_DATA EXCERPTS_

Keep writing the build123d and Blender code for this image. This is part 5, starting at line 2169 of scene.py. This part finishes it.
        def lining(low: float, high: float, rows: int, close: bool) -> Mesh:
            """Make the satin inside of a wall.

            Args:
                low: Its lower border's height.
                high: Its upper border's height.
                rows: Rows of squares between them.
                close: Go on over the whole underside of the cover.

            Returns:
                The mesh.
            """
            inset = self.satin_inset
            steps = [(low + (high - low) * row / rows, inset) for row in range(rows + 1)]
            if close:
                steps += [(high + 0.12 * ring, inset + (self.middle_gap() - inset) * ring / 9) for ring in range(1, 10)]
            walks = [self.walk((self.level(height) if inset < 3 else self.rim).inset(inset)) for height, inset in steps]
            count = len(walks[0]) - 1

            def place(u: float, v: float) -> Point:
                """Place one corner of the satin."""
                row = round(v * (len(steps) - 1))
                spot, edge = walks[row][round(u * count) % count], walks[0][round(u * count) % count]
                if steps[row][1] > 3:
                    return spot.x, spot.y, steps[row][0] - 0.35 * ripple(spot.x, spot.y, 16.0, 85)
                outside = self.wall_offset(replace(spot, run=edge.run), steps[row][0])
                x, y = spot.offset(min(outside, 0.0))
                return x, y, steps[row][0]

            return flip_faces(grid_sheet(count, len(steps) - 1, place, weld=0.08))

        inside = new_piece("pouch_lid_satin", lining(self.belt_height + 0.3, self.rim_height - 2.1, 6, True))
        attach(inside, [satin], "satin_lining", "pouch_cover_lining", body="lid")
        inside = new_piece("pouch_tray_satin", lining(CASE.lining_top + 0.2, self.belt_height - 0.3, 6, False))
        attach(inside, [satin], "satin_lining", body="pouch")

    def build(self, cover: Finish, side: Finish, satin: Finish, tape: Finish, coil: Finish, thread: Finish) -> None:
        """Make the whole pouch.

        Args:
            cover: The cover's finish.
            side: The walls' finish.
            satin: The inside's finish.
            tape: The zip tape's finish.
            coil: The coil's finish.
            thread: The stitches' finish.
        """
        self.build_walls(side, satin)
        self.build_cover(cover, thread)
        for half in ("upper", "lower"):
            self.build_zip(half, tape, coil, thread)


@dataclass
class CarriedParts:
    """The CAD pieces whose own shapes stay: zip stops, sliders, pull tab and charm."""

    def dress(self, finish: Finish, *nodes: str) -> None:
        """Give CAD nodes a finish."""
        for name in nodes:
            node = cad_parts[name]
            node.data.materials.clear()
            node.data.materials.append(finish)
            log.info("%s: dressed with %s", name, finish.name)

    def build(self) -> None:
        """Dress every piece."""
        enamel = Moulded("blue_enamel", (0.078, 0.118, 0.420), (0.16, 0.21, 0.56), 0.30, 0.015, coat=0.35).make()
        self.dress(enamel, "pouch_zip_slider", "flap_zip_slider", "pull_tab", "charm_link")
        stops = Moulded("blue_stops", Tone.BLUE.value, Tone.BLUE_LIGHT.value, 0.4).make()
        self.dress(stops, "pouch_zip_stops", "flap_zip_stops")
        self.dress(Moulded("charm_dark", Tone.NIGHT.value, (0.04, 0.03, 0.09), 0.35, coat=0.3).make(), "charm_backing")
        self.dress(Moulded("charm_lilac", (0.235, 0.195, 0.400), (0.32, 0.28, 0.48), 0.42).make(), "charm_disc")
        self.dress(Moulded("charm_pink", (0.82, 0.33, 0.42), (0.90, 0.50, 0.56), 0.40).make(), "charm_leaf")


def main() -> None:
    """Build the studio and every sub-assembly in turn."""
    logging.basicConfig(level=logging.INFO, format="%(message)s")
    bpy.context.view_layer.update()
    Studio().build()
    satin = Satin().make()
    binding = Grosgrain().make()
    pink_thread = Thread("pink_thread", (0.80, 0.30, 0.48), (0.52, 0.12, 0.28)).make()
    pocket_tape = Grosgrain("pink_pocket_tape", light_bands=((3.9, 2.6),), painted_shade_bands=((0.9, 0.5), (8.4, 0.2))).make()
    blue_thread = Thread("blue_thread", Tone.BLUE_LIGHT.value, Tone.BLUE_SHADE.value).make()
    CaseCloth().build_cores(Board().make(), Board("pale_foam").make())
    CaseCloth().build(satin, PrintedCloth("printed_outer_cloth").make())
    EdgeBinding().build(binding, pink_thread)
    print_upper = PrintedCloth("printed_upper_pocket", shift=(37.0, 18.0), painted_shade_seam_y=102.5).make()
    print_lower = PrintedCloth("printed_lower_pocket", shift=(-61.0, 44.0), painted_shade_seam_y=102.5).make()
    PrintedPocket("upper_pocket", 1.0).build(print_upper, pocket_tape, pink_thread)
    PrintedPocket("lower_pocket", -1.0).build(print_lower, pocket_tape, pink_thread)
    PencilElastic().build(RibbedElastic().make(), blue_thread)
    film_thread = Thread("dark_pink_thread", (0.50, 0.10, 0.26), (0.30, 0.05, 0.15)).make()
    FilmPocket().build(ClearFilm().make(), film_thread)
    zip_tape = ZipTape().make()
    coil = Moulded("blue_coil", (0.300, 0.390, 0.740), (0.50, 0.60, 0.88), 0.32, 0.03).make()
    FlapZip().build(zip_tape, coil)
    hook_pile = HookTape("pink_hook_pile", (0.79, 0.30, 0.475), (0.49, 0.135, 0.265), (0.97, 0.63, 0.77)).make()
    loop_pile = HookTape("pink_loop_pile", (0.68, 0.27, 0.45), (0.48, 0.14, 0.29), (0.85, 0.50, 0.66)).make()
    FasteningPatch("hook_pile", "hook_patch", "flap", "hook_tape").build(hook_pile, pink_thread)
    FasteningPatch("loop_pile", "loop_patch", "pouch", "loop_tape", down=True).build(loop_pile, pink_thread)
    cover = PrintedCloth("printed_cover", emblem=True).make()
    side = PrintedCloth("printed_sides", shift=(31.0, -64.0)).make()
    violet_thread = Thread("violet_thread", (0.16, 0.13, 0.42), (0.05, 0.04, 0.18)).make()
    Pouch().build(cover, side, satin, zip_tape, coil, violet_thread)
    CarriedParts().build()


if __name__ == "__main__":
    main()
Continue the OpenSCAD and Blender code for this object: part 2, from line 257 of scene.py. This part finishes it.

_WHAT THIS TASK INVOLVES_
Reproduce the listing above word for word.

_WRITTEN SOLUTION_
Keep writing the build123d and Blender code for this image. This is part 5, starting at line 2169 of scene.py. This part finishes it.
        def lining(low: float, high: float, rows: int, close: bool) -> Mesh:
            """Make the satin inside of a wall.

            Args:
                low: Its lower border's height.
                high: Its upper border's height.
                rows: Rows of squares between them.
                close: Go on over the whole underside of the cover.

            Returns:
                The mesh.
            """
            inset = self.satin_inset
            steps = [(low + (high - low) * row / rows, inset) for row in range(rows + 1)]
            if close:
                steps += [(high + 0.12 * ring, inset + (self.middle_gap() - inset) * ring / 9) for ring in range(1, 10)]
            walks = [self.walk((self.level(height) if inset < 3 else self.rim).inset(inset)) for height, inset in steps]
            count = len(walks[0]) - 1

            def place(u: float, v: float) -> Point:
                """Place one corner of the satin."""
                row = round(v * (len(steps) - 1))
                spot, edge = walks[row][round(u * count) % count], walks[0][round(u * count) % count]
                if steps[row][1] > 3:
                    return spot.x, spot.y, steps[row][0] - 0.35 * ripple(spot.x, spot.y, 16.0, 85)
                outside = self.wall_offset(replace(spot, run=edge.run), steps[row][0])
                x, y = spot.offset(min(outside, 0.0))
                return x, y, steps[row][0]

            return flip_faces(grid_sheet(count, len(steps) - 1, place, weld=0.08))

        inside = new_piece("pouch_lid_satin", lining(self.belt_height + 0.3, self.rim_height - 2.1, 6, True))
        attach(inside, [satin], "satin_lining", "pouch_cover_lining", body="lid")
        inside = new_piece("pouch_tray_satin", lining(CASE.lining_top + 0.2, self.belt_height - 0.3, 6, False))
        attach(inside, [satin], "satin_lining", body="pouch")

    def build(self, cover: Finish, side: Finish, satin: Finish, tape: Finish, coil: Finish, thread: Finish) -> None:
        """Make the whole pouch.

        Args:
            cover: The cover's finish.
            side: The walls' finish.
            satin: The inside's finish.
            tape: The zip tape's finish.
            coil: The coil's finish.
            thread: The stitches' finish.
        """
        self.build_walls(side, satin)
        self.build_cover(cover, thread)
        for half in ("upper", "lower"):
            self.build_zip(half, tape, coil, thread)


@dataclass
class CarriedParts:
    """The CAD pieces whose own shapes stay: zip stops, sliders, pull tab and charm."""

    def dress(self, finish: Finish, *nodes: str) -> None:
        """Give CAD nodes a finish."""
        for name in nodes:
            node = cad_parts[name]
            node.data.materials.clear()
            node.data.materials.append(finish)
            log.info("%s: dressed with %s", name, finish.name)

    def build(self) -> None:
        """Dress every piece."""
        enamel = Moulded("blue_enamel", (0.078, 0.118, 0.420), (0.16, 0.21, 0.56), 0.30, 0.015, coat=0.35).make()
        self.dress(enamel, "pouch_zip_slider", "flap_zip_slider", "pull_tab", "charm_link")
        stops = Moulded("blue_stops", Tone.BLUE.value, Tone.BLUE_LIGHT.value, 0.4).make()
        self.dress(stops, "pouch_zip_stops", "flap_zip_stops")
        self.dress(Moulded("charm_dark", Tone.NIGHT.value, (0.04, 0.03, 0.09), 0.35, coat=0.3).make(), "charm_backing")
        self.dress(Moulded("charm_lilac", (0.235, 0.195, 0.400), (0.32, 0.28, 0.48), 0.42).make(), "charm_disc")
        self.dress(Moulded("charm_pink", (0.82, 0.33, 0.42), (0.90, 0.50, 0.56), 0.40).make(), "charm_leaf")


def main() -> None:
    """Build the studio and every sub-assembly in turn."""
    logging.basicConfig(level=logging.INFO, format="%(message)s")
    bpy.context.view_layer.update()
    Studio().build()
    satin = Satin().make()
    binding = Grosgrain().make()
    pink_thread = Thread("pink_thread", (0.80, 0.30, 0.48), (0.52, 0.12, 0.28)).make()
    pocket_tape = Grosgrain("pink_pocket_tape", light_bands=((3.9, 2.6),), painted_shade_bands=((0.9, 0.5), (8.4, 0.2))).make()
    blue_thread = Thread("blue_thread", Tone.BLUE_LIGHT.value, Tone.BLUE_SHADE.value).make()
    CaseCloth().build_cores(Board().make(), Board("pale_foam").make())
    CaseCloth().build(satin, PrintedCloth("printed_outer_cloth").make())
    EdgeBinding().build(binding, pink_thread)
    print_upper = PrintedCloth("printed_upper_pocket", shift=(37.0, 18.0), painted_shade_seam_y=102.5).make()
    print_lower = PrintedCloth("printed_lower_pocket", shift=(-61.0, 44.0), painted_shade_seam_y=102.5).make()
    PrintedPocket("upper_pocket", 1.0).build(print_upper, pocket_tape, pink_thread)
    PrintedPocket("lower_pocket", -1.0).build(print_lower, pocket_tape, pink_thread)
    PencilElastic().build(RibbedElastic().make(), blue_thread)
    film_thread = Thread("dark_pink_thread", (0.50, 0.10, 0.26), (0.30, 0.05, 0.15)).make()
    FilmPocket().build(ClearFilm().make(), film_thread)
    zip_tape = ZipTape().make()
    coil = Moulded("blue_coil", (0.300, 0.390, 0.740), (0.50, 0.60, 0.88), 0.32, 0.03).make()
    FlapZip().build(zip_tape, coil)
    hook_pile = HookTape("pink_hook_pile", (0.79, 0.30, 0.475), (0.49, 0.135, 0.265), (0.97, 0.63, 0.77)).make()
    loop_pile = HookTape("pink_loop_pile", (0.68, 0.27, 0.45), (0.48, 0.14, 0.29), (0.85, 0.50, 0.66)).make()
    FasteningPatch("hook_pile", "hook_patch", "flap", "hook_tape").build(hook_pile, pink_thread)
    FasteningPatch("loop_pile", "loop_patch", "pouch", "loop_tape", down=True).build(loop_pile, pink_thread)
    cover = PrintedCloth("printed_cover", emblem=True).make()
    side = PrintedCloth("printed_sides", shift=(31.0, -64.0)).make()
    violet_thread = Thread("violet_thread", (0.16, 0.13, 0.42), (0.05, 0.04, 0.18)).make()
    Pouch().build(cover, side, satin, zip_tape, coil, violet_thread)
    CarriedParts().build()


if __name__ == "__main__":
    main()
Continue the OpenSCAD and Blender code for this object: part 2, from line 257 of scene.py. This part finishes it.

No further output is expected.